Teacher and students in garden
Ready to Launch
Through a Walton Family Foundation planning grant, Trinity to launch new school incubator and fellowship program

Trinity University has been awarded a $429,000 planning grant from the Walton Family Foundation, Inc. to help spur innovation and collaboration across area public and charter schools.

The planning grant, according to former education chair and Murchison Professor of Practice Shari Albright ’83, ’86 will go towards the design and creation of a new school incubator and principal fellowship program. This program will bring world-class design training and support for innovative school designs and executive training for principals to support the launch of the new schools.

“This is part of Trinity’s DNA,” Albright says. “We’ve always held hands with our area school districts—some for 30 years—and this planning grant will help us continue to be an intellectual resource for area innovation and educational development.”

The Walton Family Foundation, based in Arkansas, is a national nonprofit dedicated to improving K-12 education, along with tackling tough social and environmental problems.

The planning grant will be managed through Trinity’s Center for Educational Leadership by a coalition of select Trinity faculty and a design team of local and national educators. This team will be charged with designing and creating a new school incubator and fellowship program by January 2019. This fellowship program will focus on creating innovative school designs for the 21st century.

Albright says the Walton Family Foundation planning grant will spur creativity in new school designs.

“We’ve moved to a really exciting moment in educational development,” Albright notes. “Now, it is becoming commonplace for districts and charter schools to plan for new schools that are opening and to not do that in isolation, but to be part of a community of practice.”

That sense of community, Albright continues, depends on open collaboration between public and charter systems.

“This is an opportunity for all folks to come together, and there’s rich opportunity in having our traditional school district folks talking to our charter folks,” Albright says. “There are so many more commonalities between all these groups than there are differences, and we’re all grappling with many of the same challenges: serving a diverse student body, serving them all, and serving them well.”

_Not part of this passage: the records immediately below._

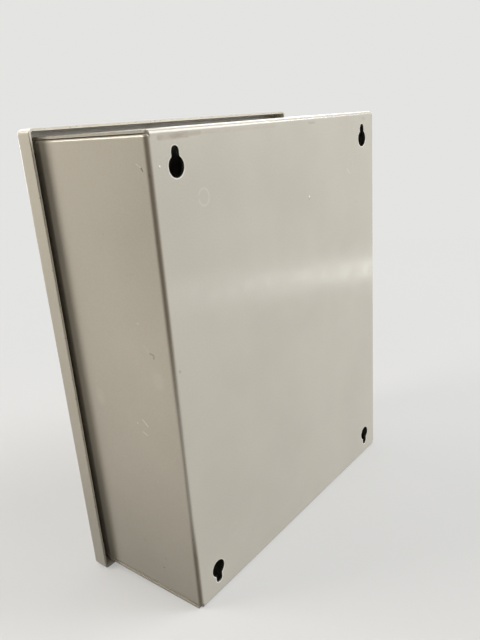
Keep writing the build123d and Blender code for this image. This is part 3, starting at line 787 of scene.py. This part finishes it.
def zinc_plate():
    """Bright zinc plating, cloudy and tinted in patches, with dull spots and rubbed edges."""
    material, tree, place = start_material("zinc_plate")
    tint = patches(tree, place, 220.0, 1.0)
    colour = lay(tree, calc(tree, "MULTIPLY", tint, 0.5), ZINC, STRAW)
    dull = patches(tree, place, 700.0, 0.4)
    pointed = add(tree, "ShaderNodeNewGeometry").outputs["Pointiness"]
    edge = span(tree, pointed, *SHARP_EDGE)
    colour = lay(tree, calc(tree, "MULTIPLY", dull, 0.6), colour, OXIDE)
    colour = lay(tree, calc(tree, "MULTIPLY", edge, 0.5), colour, WORN_TIP)
    rough = span(tree, noise(tree, place, 900.0, 3.0), *NOISE_RANGE, *BRIGHT)
    rough = calc(tree, "MULTIPLY_ADD", dull, 0.2, calc(tree, "MULTIPLY_ADD", edge, -0.1, rough))
    height = calc(tree, "MULTIPLY", noise(tree, place, CLOUDS), CLOUD_HEIGHT)
    finish(tree, colour, rough, height, Metallic=1.0)
    return material


zinc = zinc_plate()
finish_nodes(latch_chrome(), "latch_housing", "latch_plug")
finish_nodes(zinc, "panel_washers", "panel_nuts", "ground_washer", "ground_nut", "hinge_pin",
             "door_ground_washer", "door_ground_nut", "latch_nut", "latch_cam", "latch_cam_washer",
             "latch_cam_nut")

# %% [markdown]
# ## Threads by Geometry Nodes
# A thread is a zigzag profile that climbs by one pitch a turn. The tree starts from a flat grid: its
# columns go once round the rod and its rows follow the profile, four to each turn, for the two corners
# of the crest and the two of the root. Moving the grid's points onto the helix makes the thread, and
# its two side seams meet, each row on the one four further up. Rows past an end are held at it, and a
# round lid closes each end. A profile turned by a Screw modifier would also do, but its ends stay open
# and ragged, and here each size is an input that the studs can set for themselves.

# %% Helpers for trees of geometry
SHARP_ANGLE = math.radians(35)
SEAM_REACH = 0.002 * MM


def new_tree(name, **sockets):
    """A Geometry Nodes tree with the named inputs, a geometry in and a geometry out."""
    tree = bpy.data.node_groups.new(name, "GeometryNodeTree")
    tree.interface.new_socket("Geometry", in_out="INPUT", socket_type="NodeSocketGeometry")
    for label, kind in sockets.items():
        tree.interface.new_socket(label, in_out="INPUT", socket_type=kind)
    tree.interface.new_socket("Geometry", in_out="OUTPUT", socket_type="NodeSocketGeometry")
    return tree, add(tree, "NodeGroupInput").outputs


def position(tree):
    """The x, y and z of each point."""
    place = add(tree, "GeometryNodeInputPosition").outputs[0]
    return add(tree, "ShaderNodeSeparateXYZ", {0: place}).outputs


def joined(tree, *pieces):
    """Several pieces as one geometry."""
    whole = add(tree, "GeometryNodeJoinGeometry")
    for piece in pieces:
        tree.links.new(piece, whole.inputs[0])
    return whole.outputs[0]


def sealed(tree, piece):
    """The piece with points that lie on one another made one, so that its seams close."""
    return add(tree, "GeometryNodeMergeByDistance", {"Geometry": piece, "Distance": SEAM_REACH}).outputs[0]


def lifted(tree, piece, height):
    """The piece moved up by this height."""
    move = add(tree, "ShaderNodeCombineXYZ", {2: height}).outputs[0]
    return add(tree, "GeometryNodeTransform", {"Geometry": piece, "Translation": move}).outputs[0]


def disc(tree, radius, corners):
    """A flat round face that looks up."""
    sizes = {"Vertices": corners, "Radius": radius}
    return add(tree, "GeometryNodeMeshCircle", sizes, fill_type="NGON").outputs[0]


def rod(tree, radius, length, foot, corners):
    """A plain closed rod that stands on the height foot."""
    sizes = {"Vertices": corners, "Radius": radius, "Depth": length}
    piece = add(tree, "GeometryNodeMeshCylinder", sizes).outputs[0]
    return lifted(tree, piece, calc(tree, "MULTIPLY_ADD", length, 0.5, foot))


def place_copies(tree, given, piece):
    """Puts the piece at each point of the mesh that comes in, turned, with its material, as real faces."""
    points = add(tree, "GeometryNodeMeshToPoints", {0: given["Geometry"]}).outputs[0]
    sizes = {"Points": points, "Instance": piece, "Rotation": given["Turn"]}
    copies = add(tree, "GeometryNodeInstanceOnPoints", sizes).outputs[0]
    whole = add(tree, "GeometryNodeRealizeInstances", {0: copies}).outputs[0]
    sizes = {"Geometry": whole, "Material": given["Material"]}
    whole = add(tree, "GeometryNodeSetMaterial", sizes).outputs[0]
    add(tree, "NodeGroupOutput", {0: whole})


print("seams close within", round(SEAM_REACH / MM, 4), "mm")

# %% From a tree to a plain mesh


def bake(name, tree, places, body, stands_for, values):
    """Runs a tree on points at these places, keeps the result as a plain mesh and puts it on its body."""
    points = bpy.data.meshes.new(name + "_points")
    points.from_pydata([tuple(place) for place in places], [], [])
    source = bpy.data.objects.new(name + "_points", points)
    bpy.context.scene.collection.objects.link(source)
    modifier = source.modifiers.new(tree.name, "NODES")
    modifier.node_group = tree
    for item in tree.interface.items_tree:
        if item.in_out == "INPUT" and item.name in values:
            modifier[item.identifier] = values[item.name]
    result = source.evaluated_get(bpy.context.evaluated_depsgraph_get())
    mesh = bpy.data.meshes.new_from_object(result)
    mesh.name = name
    mesh.shade_smooth()
    mesh.set_sharp_from_angle(angle=SHARP_ANGLE)
    bpy.data.objects.remove(source)
    piece = bpy.data.objects.new(name, mesh)
    bpy.context.scene.collection.objects.link(piece)
    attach(piece, body)
    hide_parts(stands_for)
    print(name, len(places), "copies,", len(mesh.polygons), "faces")


# %% The thread's profile
AROUND = 32
THREAD_DEPTH = 0.6134    # of a pitch, from crest to root
PROFILE = (0.0, 1 / 8, 7 / 16, 11 / 16)    # of a pitch, crest's two corners and root's two corners
ROWS_A_TURN = len(PROFILE)
LAST_CREST_ROW = 1.5     # of a turn's rows 0 to 3, the first two are the crest


def helix_climb(tree, given):
    """For each point of the grid, its share of a turn, its height on the helix, and 1 on the crest."""
    x, y, _ = position(tree)
    turned = calc(tree, "ADD", x, 0.5)
    last_row = calc(tree, "SUBTRACT", given["Rows"], 1.0)
    row = calc(tree, "ROUND", calc(tree, "MULTIPLY", calc(tree, "ADD", y, 0.5), last_row))
    corner = calc(tree, "MODULO", row, ROWS_A_TURN)
    steps = add(tree, "GeometryNodeIndexSwitch", data_type="FLOAT")
    while len(steps.index_switch_items) < ROWS_A_TURN:
        steps.index_switch_items.new()
    tree.links.new(corner, steps.inputs[0])
    for number, share in enumerate(PROFILE):
        steps.inputs[number + 1].default_value = share
    turns = calc(tree, "FLOOR", calc(tree, "DIVIDE", row, ROWS_A_TURN))
    turns = calc(tree, "ADD", calc(tree, "ADD", turns, steps.outputs[0]), turned)
    climb = calc(tree, "MULTIPLY", calc(tree, "SUBTRACT", turns, 1.0), given["Pitch"])
    return turned, climb, calc(tree, "LESS_THAN", corner, LAST_CREST_ROW)


print("profile", PROFILE)

# %% The thread's tree


def thread_tree():
    """A collar and a threaded rod along +Z."""
    number = "NodeSocketFloat"
    tree, given = new_tree("threaded_stud", Radius=number, Pitch=number, Start=number, Length=number,
                           Chamfer=number, Rows="NodeSocketInt", CollarRadius=number,
                           Turn="NodeSocketRotation", Material="NodeSocketMaterial")
    sizes = {"Size X": 1.0, "Size Y": 1.0, "Vertices X": AROUND + 1, "Vertices Y": given["Rows"]}
    grid = add(tree, "GeometryNodeMeshGrid", sizes).outputs[0]
    turned, climb, on_crest = helix_climb(tree, given)
    level = calc(tree, "MINIMUM", calc(tree, "MAXIMUM", climb, 0.0), given["Length"])
    root = calc(tree, "SUBTRACT", given["Radius"], calc(tree, "MULTIPLY", given["Pitch"], THREAD_DEPTH))
    inside = calc(tree, "MULTIPLY", calc(tree, "GREATER_THAN", climb, 0.0),
                  calc(tree, "LESS_THAN", climb, given["Length"]))
    on_crest = calc(tree, "MULTIPLY", on_crest, inside)
    radius = span(tree, on_crest, 0.0, 1.0, root, given["Radius"], smooth=False)
    tip = calc(tree, "SUBTRACT", given["Radius"], given["Chamfer"])
    taper = calc(tree, "ADD", tip, calc(tree, "SUBTRACT", given["Length"], level))
    radius = calc(tree, "MINIMUM", radius, taper)
    angle = calc(tree, "MULTIPLY", turned, math.tau)
    sizes = {0: calc(tree, "MULTIPLY", radius, calc(tree, "COSINE", angle)),
             1: calc(tree, "MULTIPLY", radius, calc(tree, "SINE", angle)),
             2: calc(tree, "ADD", level, given["Start"])}
    helix = add(tree, "ShaderNodeCombineXYZ", sizes).outputs[0]
    thread = add(tree, "GeometryNodeSetPosition", {"Geometry": grid, "Position": helix}).outputs[0]
    lid = disc(tree, calc(tree, "MINIMUM", root, tip), AROUND)
    top_lid = lifted(tree, lid, calc(tree, "ADD", given["Start"], given["Length"]))
    foot_lid = add(tree, "GeometryNodeFlipFaces", {0: lifted(tree, lid, given["Start"])}).outputs[0]
    closed = sealed(tree, joined(tree, thread, top_lid, foot_lid))
    collar = rod(tree, given["CollarRadius"], given["Start"], 0.0, AROUND)
    place_copies(tree, given, joined(tree, closed, collar))
    return tree


threads = thread_tree()
print(threads.name, "has", len(threads.nodes), "nodes")

# %% Threaded studs
STUD_RADIUS, PITCH, TIP_CHAMFER = 3.0 * MM, 1.0 * MM, 0.6 * MM
COLLAR_RADIUS, COLLAR_LENGTH = 5.0 * MM, 9.5 * MM
FOOT_RADIUS, FOOT_LENGTH = 2.9 * MM, 0.5 * MM
TOWARDS_FRONT = (math.pi / 2, 0, 0)
TOWARDS_BACK = (-math.pi / 2, 0, 0)
TOWARDS_RIGHT = (0, math.pi / 2, 0)


def threaded(body, node, places, turn, length, collar_radius=FOOT_RADIUS, collar_length=FOOT_LENGTH):
    """Threaded studs in place of the plain ones, each from its foot along its own axis."""
    thread_length = length - collar_length
    rows = ROWS_A_TURN * (int(thread_length / PITCH) + 2) + 1
    values = {"Radius": STUD_RADIUS, "Pitch": PITCH, "Start": collar_length, "Length": thread_length,
              "Chamfer": TIP_CHAMFER, "Rows": rows, "CollarRadius": collar_radius, "Turn": turn,
              "Material": zinc}
    bake(node + "_threaded", threads, places, body, node, values)


low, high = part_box("panel_studs")
feet = [(x, high.y, z) for x in (low.x + COLLAR_RADIUS, high.x - COLLAR_RADIUS)
        for z in (low.z + COLLAR_RADIUS, high.z - COLLAR_RADIUS)]
threaded("case", "panel_studs", feet, TOWARDS_FRONT, high.y - low.y, COLLAR_RADIUS, COLLAR_LENGTH)
low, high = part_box("ground_stud")
foot = (low.x, (low.y + high.y) / 2, (low.z + high.z) / 2)
threaded("case", "ground_stud", [foot], TOWARDS_RIGHT, high.x - low.x)
low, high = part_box("door_ground_stud")
foot = ((low.x + high.x) / 2, low.y, (low.z + high.z) / 2)
threaded("door", "door_ground_stud", [foot], TOWARDS_BACK, high.y - low.y)

# %% [markdown]
# ## Domed rivets
# The CAD model's rivet heads are plain tapers. The real ones are low domes, pressed by the rivet gun's
# nose, and they catch a small round highlight. The tree takes a ball, keeps the half outside the leaf,
# flattens it to the head's height, and adds the shank and the tail inside. One dome could be shaped by
# hand and copied, but a tree follows the leaf when its size changes, and the same tree serves both
# leaves: the places and the material are handed to it.

# %% The rivet's tree
BALL_ROWS = 24
CUT_LEVEL = 0.001        # of the ball's radius, just over its middle row


def rivet_tree():
    """A rivet along +Z: its dome outside, from zero down, its shank and tail above."""
    number = "NodeSocketFloat"
    tree, given = new_tree("domed_rivet", HeadRadius=number, HeadHeight=number, ShankRadius=number,
                           Grip=number, TailRadius=number, TailHeight=number, Turn="NodeSocketRotation",
                           Material="NodeSocketMaterial")
    sizes = {"Segments": AROUND, "Rings": BALL_ROWS, "Radius": 1.0}
    ball = add(tree, "GeometryNodeMeshUVSphere", sizes).outputs[0]
    above = calc(tree, "GREATER_THAN", position(tree)[2], CUT_LEVEL)
    cap = add(tree, "GeometryNodeDeleteGeometry", {"Geometry": ball, "Selection": above}).outputs[0]
    sizes = {0: given["HeadRadius"], 1: given["HeadRadius"], 2: given["HeadHeight"]}
    scale = add(tree, "ShaderNodeCombineXYZ", sizes).outputs[0]
    cap = add(tree, "GeometryNodeTransform", {"Geometry": cap, "Scale": scale}).outputs[0]
    head = sealed(tree, joined(tree, cap, disc(tree, given["HeadRadius"], AROUND)))
    shank = rod(tree, given["ShankRadius"], given["Grip"], 0.0, AROUND)
    tail = rod(tree, given["TailRadius"], given["TailHeight"], given["Grip"], AROUND)
    place_copies(tree, given, joined(tree, head, shank, tail))
    return tree


rivets = rivet_tree()
print(rivets.name, "has", len(rivets.nodes), "nodes")

# %% Rivets
HEAD_HEIGHT, SHANK_RADIUS = 1.3 * MM, 1.6 * MM
TAIL_HEIGHT, TAIL_RADIUS = 1.2 * MM, 2.4 * MM
RIVETS_A_LEAF = 4
for body, node in (("case", "hinge_body_rivets"), ("door", "hinge_door_rivets")):
    low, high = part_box(node)
    head_radius = (high.y - low.y) / 2
    step = (high.z - low.z - 2 * head_radius) / (RIVETS_A_LEAF - 1)
    heights = [low.z + head_radius + i * step for i in range(RIVETS_A_LEAF)]
    places = [(low.x + HEAD_HEIGHT, (low.y + high.y) / 2, height) for height in heights]
    values = {"HeadRadius": head_radius, "HeadHeight": HEAD_HEIGHT, "ShankRadius": SHANK_RADIUS,
              "Grip": high.x - low.x - HEAD_HEIGHT - TAIL_HEIGHT, "TailRadius": TAIL_RADIUS,
              "TailHeight": TAIL_HEIGHT, "Turn": TOWARDS_RIGHT, "Material": rivet_enamel}
    bake(node + "_domed", rivets, places, body, node, values)
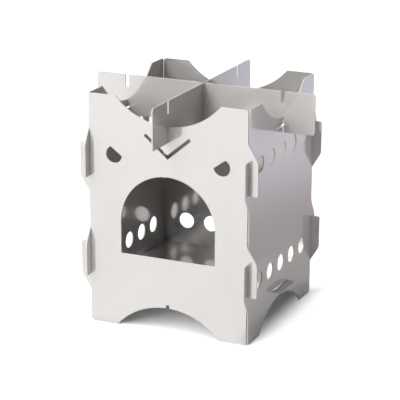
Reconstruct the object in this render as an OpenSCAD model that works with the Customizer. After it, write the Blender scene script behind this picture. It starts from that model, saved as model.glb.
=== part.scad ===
// Twig stove of flat steel plates: four walls that hook together at the corners, a floor
// plate in two slots, and two crossed plates that hold a pot above the fire.
// The origin is the middle of the footprint, on the ground. The fuel door faces -Y.
// Millimetres.

/* [Walls] */
// Distance between opposite walls, from mid-sheet to mid-sheet
wall_span = 133; // [125:1:150]
// Height of every wall
wall_h = 185; // [182:1:200]
// Thickness of the steel sheet
sheet_t = 1; // [0.8:0.1:1.2]
// Play on each side of a sheet in a snug slot
slot_play = 0.15; // [0.1:0.05:0.25]
// Radius of the outer corners of a wall and of a pot support
corner_r = 2.5; // [1:0.5:4]

/* [Hollows] */
// Depth of the hollow in a wall's top and bottom edges
hollow_depth = 20; // [15:1:24]
// Radius of that hollow
hollow_r = 57.5; // [52:0.5:62]
// Depth of the notch at the middle of a hollow, where a pot support sits
notch_depth = 2.5; // [1.5:0.5:3.5]

/* [Ears] */
// Height between the middles of the lower and the upper ears
ear_pitch = 80; // [74:1:86]
// Height over which two hooked ears overlap
ear_lap = 26.4; // [22:0.4:30]
// How far an ear stands out past the next wall
ear_reach = 7.1; // [5:0.1:9]
// Height of an ear's slanting shoulder
shoulder_h = 13.4; // [11:0.2:16]
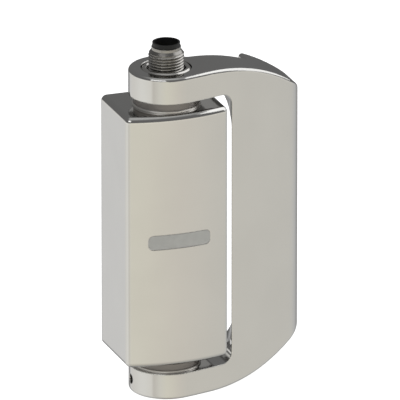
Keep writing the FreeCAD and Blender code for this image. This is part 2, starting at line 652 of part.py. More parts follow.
def draw_arm_shoulder(sketch):
    """What is cut from the upper outer corner: a long arc, ended by a smaller one."""
    top, flat = amount(ARM_TOP), amount("flat_run")
    large, small = amount("shoulder_radius"), amount("end_radius")
    reach, past = amount("end_reach"), amount("end_reach + end_radius")
    over = amount("arm_height / 2 + end_radius")
    up = Vector(0, 0, 1)
    large_middle = Vector(flat, top - large, 0)
    rise = math.sqrt((large - small) ** 2 - (reach - small - flat) ** 2)
    small_middle = Vector(reach - small, large_middle.y + rise, 0)
    way = small_middle - large_middle
    turn = math.atan2(way.y, way.x)
    long_arc = sketch.addGeometry(
        Part.ArcOfCircle(Part.Circle(large_middle, up, large), turn, math.pi / 2), False)
    end_arc = sketch.addGeometry(
        Part.ArcOfCircle(Part.Circle(small_middle, up, small), 0, turn), False)
    level = small_middle.y
    corners = [Vector(flat, top, 0), Vector(flat, over, 0), Vector(past, over, 0),
               Vector(past, level, 0), Vector(reach, level, 0)]
    lines = [sketch.addGeometry(Part.LineSegment(one, two), False)
             for one, two in zip(corners, corners[1:])]
    sketch.addConstraint(Sketcher.Constraint("Tangent", end_arc, 2, long_arc, 1))
    sketch.addConstraint(Sketcher.Constraint("Coincident", long_arc, 2, lines[0], 1))
    for one, two in zip(lines, lines[1:]):
        sketch.addConstraint(Sketcher.Constraint("Coincident", one, 2, two, 1))
    sketch.addConstraint(Sketcher.Constraint("Coincident", lines[3], 2, end_arc, 1))
    for kind, line in zip(("Vertical", "Horizontal", "Vertical", "Horizontal"), lines):
        sketch.addConstraint(Sketcher.Constraint(kind, line))
    fix(sketch, "Radius", "shoulder_radius", long_arc)
    fix(sketch, "Radius", "end_radius", end_arc)
    place(sketch, lines[0], 1, "flat_run", ARM_TOP)
    fix(sketch, "DistanceX", "flat_run", -1, 1, long_arc, 3)
    place(sketch, lines[2], 1, "end_reach + end_radius", "arm_height / 2 + end_radius")
    fix(sketch, "DistanceX", "end_reach - end_radius", -1, 1, end_arc, 3)
    sketch.addConstraint(Sketcher.Constraint("Horizontal", end_arc, 3, end_arc, 1))


def draw_rounded_end(sketch, left, right, half_height, radius):
    """A window that is open to the left, with round corners on the right."""
    low, high, bend = amount(left), amount(half_height), amount(radius)
    edge = amount(right)
    up = Vector(0, 0, 1)
    upper = Part.Circle(Vector(edge - bend, high - bend, 0), up, bend)
    lower = Part.Circle(Vector(edge - bend, bend - high, 0), up, bend)
    top_arc = sketch.addGeometry(Part.ArcOfCircle(upper, 0, math.pi / 2), False)
    low_arc = sketch.addGeometry(Part.ArcOfCircle(lower, -math.pi / 2, 0), False)
    corners = [Vector(edge - bend, high, 0), Vector(low, high, 0),
               Vector(low, -high, 0), Vector(edge - bend, -high, 0)]
    lines = [sketch.addGeometry(Part.LineSegment(one, two), False)
             for one, two in zip(corners, corners[1:])]
    inner = sketch.addGeometry(
        Part.LineSegment(Vector(edge, bend - high, 0), Vector(edge, high - bend, 0)), False)
    for one, end, two, start in ((top_arc, 2, lines[0], 1), (lines[2], 2, low_arc, 1),
                                 (low_arc, 2, inner, 1), (inner, 2, top_arc, 1)):
        sketch.addConstraint(Sketcher.Constraint("Tangent", one, end, two, start))
    for one, two in zip(lines, lines[1:]):
        sketch.addConstraint(Sketcher.Constraint("Coincident", one, 2, two, 1))
    for kind, line in zip(("Horizontal", "Vertical", "Horizontal", "Vertical"), lines + [inner]):
        sketch.addConstraint(Sketcher.Constraint(kind, line))
    sketch.addConstraint(Sketcher.Constraint("Equal", top_arc, low_arc))
    fix(sketch, "Radius", radius, top_arc)
    fix(sketch, "DistanceX", right, -1, 1, inner, 1)
    fix(sketch, "DistanceX", left, -1, 1, lines[1], 1)
    fix(sketch, "DistanceY", half_height, -1, 1, lines[0], 1)
    fix(sketch, "DistanceY", "-" + half_height, -1, 1, lines[2], 1)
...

Albright noted that Trinity has always supported area educators from all three sectors through its nationally accredited Department of Education, which offers graduate programs in Master of Education in School Leadership, Master of Arts in Teaching, and Master of Arts in School Psychology.

“At Trinity, we’re lifelong learners,” Albright says. “We’ve always believed that the best way to prepare the next generation of teachers, principals, and other educators is to be out learning in the real world in our schools.”

Lamar Elementary students garden with principal Brian Sparks ’04, ’05, ’11. Trinity engages schools like Lamar through professional development programs.

While Albright is leaving Trinity in July to serve as president for the Raise Your Hand Texas Education Foundation—a statewide nonprofit that identifies and pilots promising ideas to improve public education, and supports the conditions and public policies needed to scale proven approaches to benefit all Texas students — she will continue on with the University part-time specifically to support this Walton-supported initiative.  

Trinity University has a longstanding practice of forging deep bonds with area educational institutions, including the shared creation of the Advanced Learning Academy with San Antonio ISD, and the development of professional development school partnerships with Lamar Elementary School in San Antonio ISD and Lee High School, the International School of the Americas, STEM, and Jackson Middle School, all in North East ISD.

“These partnerships are part of our belief system about how higher education and school systems should collaborate with one another,” Albright says. “For Trinity, the generous planning grant from the Walton Family Foundation represents a next step on that trajectory.”

Jeremiah Gerlach is the brand journalist for Trinity University Strategic Communications and Marketing.